The American Bar Association, represented at the hearing by Tampa, Fla., lawyer James E. Felman, also opposed mandatory minimums. “The United States now imprisons its citizens at a rate roughly five to eight times higher than the countries of Western Europe and 12 times higher than Japan. Roughly one-quarter of all persons imprisoned in the entire world are behind bars here in the United States. In the 25 years since the advent of the mandatory minimum sentences for drug offenses and the adoption of the Sentencing Guidelines, the average federal sentence has roughly tripled in length… The time has come to reverse the course of over-incarceration,” Felman said. “Sentencing by mandatory minimums is the antithesis of rational sentencing policy.”

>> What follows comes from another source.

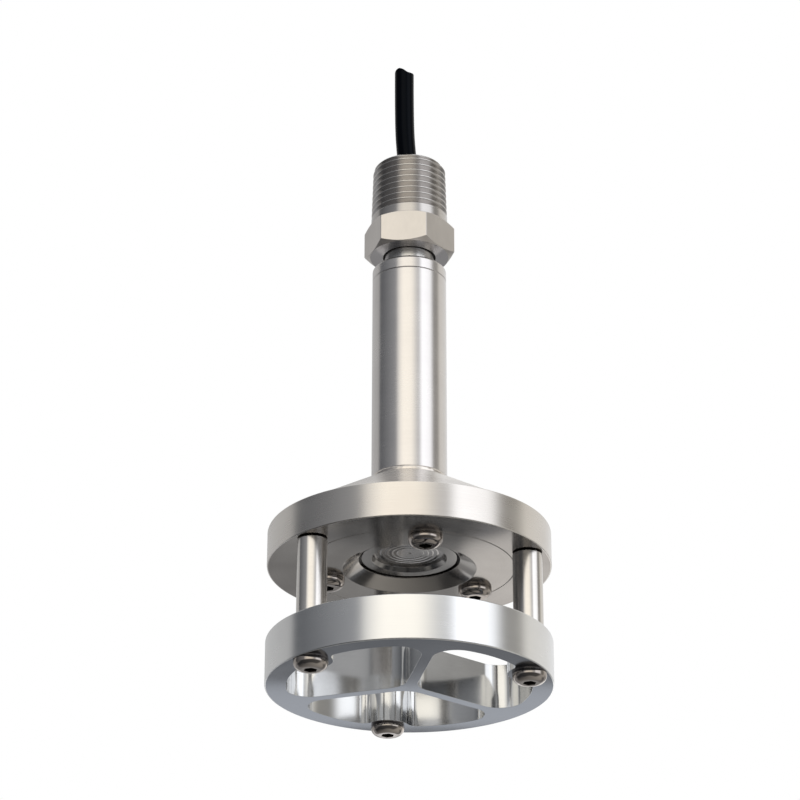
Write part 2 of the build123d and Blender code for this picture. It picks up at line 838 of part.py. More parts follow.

The Judicial Conference of the United States, which sets policy for the federal courts, consistently and vigorously has opposed mandatory minimum sentencing. In testifying for the Conference before Congress last year, Chief Judge Julie Carnes (N.D. Ga.) said that opposition stemmed from “a recognition, gained through years of experience, that mandatory minimum sentencing provisions have created untenable results and that they simply do not hang together in any coherent or rational way.” The Conference did not participate in the Commission’s May 27 hearing.